# START OF Data listing
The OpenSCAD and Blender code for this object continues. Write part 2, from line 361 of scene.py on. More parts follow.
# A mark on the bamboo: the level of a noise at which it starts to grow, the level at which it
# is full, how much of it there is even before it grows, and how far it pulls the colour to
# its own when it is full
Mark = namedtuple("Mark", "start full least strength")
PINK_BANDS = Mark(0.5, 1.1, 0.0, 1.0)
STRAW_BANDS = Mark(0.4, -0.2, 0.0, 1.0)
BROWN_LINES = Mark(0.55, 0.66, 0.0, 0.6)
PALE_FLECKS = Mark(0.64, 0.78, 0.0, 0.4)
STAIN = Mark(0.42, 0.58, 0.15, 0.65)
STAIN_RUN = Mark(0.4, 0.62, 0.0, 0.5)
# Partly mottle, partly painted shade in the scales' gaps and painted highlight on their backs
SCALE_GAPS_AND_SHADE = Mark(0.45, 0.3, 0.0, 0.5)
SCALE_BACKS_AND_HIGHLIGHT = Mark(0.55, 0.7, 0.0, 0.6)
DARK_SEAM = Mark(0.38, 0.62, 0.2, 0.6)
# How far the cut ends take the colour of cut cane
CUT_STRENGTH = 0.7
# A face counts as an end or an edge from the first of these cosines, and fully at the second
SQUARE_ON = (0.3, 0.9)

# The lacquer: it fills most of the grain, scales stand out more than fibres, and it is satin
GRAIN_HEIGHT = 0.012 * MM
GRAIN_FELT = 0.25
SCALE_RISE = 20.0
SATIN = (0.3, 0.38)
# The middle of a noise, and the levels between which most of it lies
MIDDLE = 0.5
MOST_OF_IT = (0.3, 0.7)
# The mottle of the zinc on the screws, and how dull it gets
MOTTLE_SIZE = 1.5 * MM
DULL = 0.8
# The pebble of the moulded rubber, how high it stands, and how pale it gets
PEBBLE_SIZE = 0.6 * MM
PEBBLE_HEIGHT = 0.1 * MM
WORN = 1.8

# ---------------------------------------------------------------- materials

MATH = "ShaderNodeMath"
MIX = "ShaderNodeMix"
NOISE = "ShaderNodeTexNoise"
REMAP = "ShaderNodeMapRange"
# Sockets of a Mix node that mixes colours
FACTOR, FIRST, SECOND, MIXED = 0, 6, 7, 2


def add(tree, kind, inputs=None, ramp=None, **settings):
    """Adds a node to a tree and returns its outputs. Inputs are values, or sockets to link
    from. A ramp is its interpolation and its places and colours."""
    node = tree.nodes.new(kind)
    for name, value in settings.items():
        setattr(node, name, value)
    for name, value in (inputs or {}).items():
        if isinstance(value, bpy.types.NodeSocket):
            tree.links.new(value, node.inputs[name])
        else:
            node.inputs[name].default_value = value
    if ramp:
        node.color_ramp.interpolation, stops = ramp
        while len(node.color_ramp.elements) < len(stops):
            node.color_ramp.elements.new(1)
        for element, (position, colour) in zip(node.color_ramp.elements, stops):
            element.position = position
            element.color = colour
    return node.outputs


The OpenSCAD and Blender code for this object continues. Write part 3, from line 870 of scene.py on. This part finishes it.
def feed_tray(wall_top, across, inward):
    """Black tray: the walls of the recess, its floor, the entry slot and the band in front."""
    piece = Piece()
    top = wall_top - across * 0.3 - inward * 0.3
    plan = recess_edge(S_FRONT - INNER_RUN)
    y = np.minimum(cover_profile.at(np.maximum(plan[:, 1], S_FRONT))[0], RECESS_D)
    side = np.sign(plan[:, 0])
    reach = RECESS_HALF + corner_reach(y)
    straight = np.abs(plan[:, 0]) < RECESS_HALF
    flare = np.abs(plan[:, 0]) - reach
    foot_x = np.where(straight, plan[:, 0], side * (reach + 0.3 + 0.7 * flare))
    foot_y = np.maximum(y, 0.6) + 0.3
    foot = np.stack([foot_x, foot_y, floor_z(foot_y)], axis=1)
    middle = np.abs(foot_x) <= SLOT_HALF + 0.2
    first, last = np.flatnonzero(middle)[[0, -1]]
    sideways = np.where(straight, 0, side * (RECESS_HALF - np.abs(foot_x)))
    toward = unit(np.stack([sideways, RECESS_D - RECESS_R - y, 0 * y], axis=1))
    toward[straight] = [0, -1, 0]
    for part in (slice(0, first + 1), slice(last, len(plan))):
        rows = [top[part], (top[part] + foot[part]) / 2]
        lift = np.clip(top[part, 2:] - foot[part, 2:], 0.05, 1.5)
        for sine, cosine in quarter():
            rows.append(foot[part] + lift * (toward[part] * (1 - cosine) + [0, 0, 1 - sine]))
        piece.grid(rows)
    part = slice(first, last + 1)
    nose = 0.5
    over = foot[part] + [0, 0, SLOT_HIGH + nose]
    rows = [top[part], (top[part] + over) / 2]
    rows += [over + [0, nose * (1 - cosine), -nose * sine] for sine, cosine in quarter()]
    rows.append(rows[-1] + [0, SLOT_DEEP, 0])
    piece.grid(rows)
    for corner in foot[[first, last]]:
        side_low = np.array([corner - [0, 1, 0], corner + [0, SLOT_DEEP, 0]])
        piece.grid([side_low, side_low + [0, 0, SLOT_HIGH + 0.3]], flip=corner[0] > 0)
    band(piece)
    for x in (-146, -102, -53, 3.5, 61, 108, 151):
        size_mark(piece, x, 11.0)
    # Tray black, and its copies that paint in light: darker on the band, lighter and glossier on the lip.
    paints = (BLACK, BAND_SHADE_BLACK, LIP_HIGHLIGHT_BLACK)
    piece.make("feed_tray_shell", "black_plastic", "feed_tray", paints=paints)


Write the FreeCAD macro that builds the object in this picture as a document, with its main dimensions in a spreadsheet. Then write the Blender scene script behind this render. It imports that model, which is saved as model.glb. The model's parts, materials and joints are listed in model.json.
# END OF Data listing
Directive: Retype the listing exactly, in full.

Correct result:
The OpenSCAD and Blender code for this object continues. Write part 2, from line 361 of scene.py on. More parts follow.
# A mark on the bamboo: the level of a noise at which it starts to grow, the level at which it
# is full, how much of it there is even before it grows, and how far it pulls the colour to
# its own when it is full
Mark = namedtuple("Mark", "start full least strength")
PINK_BANDS = Mark(0.5, 1.1, 0.0, 1.0)
STRAW_BANDS = Mark(0.4, -0.2, 0.0, 1.0)
BROWN_LINES = Mark(0.55, 0.66, 0.0, 0.6)
PALE_FLECKS = Mark(0.64, 0.78, 0.0, 0.4)
STAIN = Mark(0.42, 0.58, 0.15, 0.65)
STAIN_RUN = Mark(0.4, 0.62, 0.0, 0.5)
# Partly mottle, partly painted shade in the scales' gaps and painted highlight on their backs
SCALE_GAPS_AND_SHADE = Mark(0.45, 0.3, 0.0, 0.5)
SCALE_BACKS_AND_HIGHLIGHT = Mark(0.55, 0.7, 0.0, 0.6)
DARK_SEAM = Mark(0.38, 0.62, 0.2, 0.6)
# How far the cut ends take the colour of cut cane
CUT_STRENGTH = 0.7
# A face counts as an end or an edge from the first of these cosines, and fully at the second
SQUARE_ON = (0.3, 0.9)

# The lacquer: it fills most of the grain, scales stand out more than fibres, and it is satin
GRAIN_HEIGHT = 0.012 * MM
GRAIN_FELT = 0.25
SCALE_RISE = 20.0
SATIN = (0.3, 0.38)
# The middle of a noise, and the levels between which most of it lies
MIDDLE = 0.5
MOST_OF_IT = (0.3, 0.7)
# The mottle of the zinc on the screws, and how dull it gets
MOTTLE_SIZE = 1.5 * MM
DULL = 0.8
# The pebble of the moulded rubber, how high it stands, and how pale it gets
PEBBLE_SIZE = 0.6 * MM
PEBBLE_HEIGHT = 0.1 * MM
WORN = 1.8

# ---------------------------------------------------------------- materials

MATH = "ShaderNodeMath"
MIX = "ShaderNodeMix"
NOISE = "ShaderNodeTexNoise"
REMAP = "ShaderNodeMapRange"
# Sockets of a Mix node that mixes colours
FACTOR, FIRST, SECOND, MIXED = 0, 6, 7, 2


def add(tree, kind, inputs=None, ramp=None, **settings):
    """Adds a node to a tree and returns its outputs. Inputs are values, or sockets to link
    from. A ramp is its interpolation and its places and colours."""
    node = tree.nodes.new(kind)
    for name, value in settings.items():
        setattr(node, name, value)
    for name, value in (inputs or {}).items():
        if isinstance(value, bpy.types.NodeSocket):
            tree.links.new(value, node.inputs[name])
        else:
            node.inputs[name].default_value = value
    if ramp:
        node.color_ramp.interpolation, stops = ramp
        while len(node.color_ramp.elements) < len(stops):
            node.color_ramp.elements.new(1)
        for element, (position, colour) in zip(node.color_ramp.elements, stops):
            element.position = position
            element.color = colour
    return node.outputs


The OpenSCAD and Blender code for this object continues. Write part 3, from line 870 of scene.py on. This part finishes it.
def feed_tray(wall_top, across, inward):
    """Black tray: the walls of the recess, its floor, the entry slot and the band in front."""
    piece = Piece()
    top = wall_top - across * 0.3 - inward * 0.3
    plan = recess_edge(S_FRONT - INNER_RUN)
    y = np.minimum(cover_profile.at(np.maximum(plan[:, 1], S_FRONT))[0], RECESS_D)
    side = np.sign(plan[:, 0])
    reach = RECESS_HALF + corner_reach(y)
    straight = np.abs(plan[:, 0]) < RECESS_HALF
    flare = np.abs(plan[:, 0]) - reach
    foot_x = np.where(straight, plan[:, 0], side * (reach + 0.3 + 0.7 * flare))
    foot_y = np.maximum(y, 0.6) + 0.3
    foot = np.stack([foot_x, foot_y, floor_z(foot_y)], axis=1)
    middle = np.abs(foot_x) <= SLOT_HALF + 0.2
    first, last = np.flatnonzero(middle)[[0, -1]]
    sideways = np.where(straight, 0, side * (RECESS_HALF - np.abs(foot_x)))
    toward = unit(np.stack([sideways, RECESS_D - RECESS_R - y, 0 * y], axis=1))
    toward[straight] = [0, -1, 0]
    for part in (slice(0, first + 1), slice(last, len(plan))):
        rows = [top[part], (top[part] + foot[part]) / 2]
        lift = np.clip(top[part, 2:] - foot[part, 2:], 0.05, 1.5)
        for sine, cosine in quarter():
            rows.append(foot[part] + lift * (toward[part] * (1 - cosine) + [0, 0, 1 - sine]))
        piece.grid(rows)
    part = slice(first, last + 1)
    nose = 0.5
    over = foot[part] + [0, 0, SLOT_HIGH + nose]
    rows = [top[part], (top[part] + over) / 2]
    rows += [over + [0, nose * (1 - cosine), -nose * sine] for sine, cosine in quarter()]
    rows.append(rows[-1] + [0, SLOT_DEEP, 0])
    piece.grid(rows)
    for corner in foot[[first, last]]:
        side_low = np.array([corner - [0, 1, 0], corner + [0, SLOT_DEEP, 0]])
        piece.grid([side_low, side_low + [0, 0, SLOT_HIGH + 0.3]], flip=corner[0] > 0)
    band(piece)
    for x in (-146, -102, -53, 3.5, 61, 108, 151):
        size_mark(piece, x, 11.0)
    # Tray black, and its copies that paint in light: darker on the band, lighter and glossier on the lip.
    paints = (BLACK, BAND_SHADE_BLACK, LIP_HIGHLIGHT_BLACK)
    piece.make("feed_tray_shell", "black_plastic", "feed_tray", paints=paints)


Write the FreeCAD macro that builds the object in this picture as a document, with its main dimensions in a spreadsheet. Then write the Blender scene script behind this render. It imports that model, which is saved as model.glb. The model's parts, materials and joints are listed in model.json.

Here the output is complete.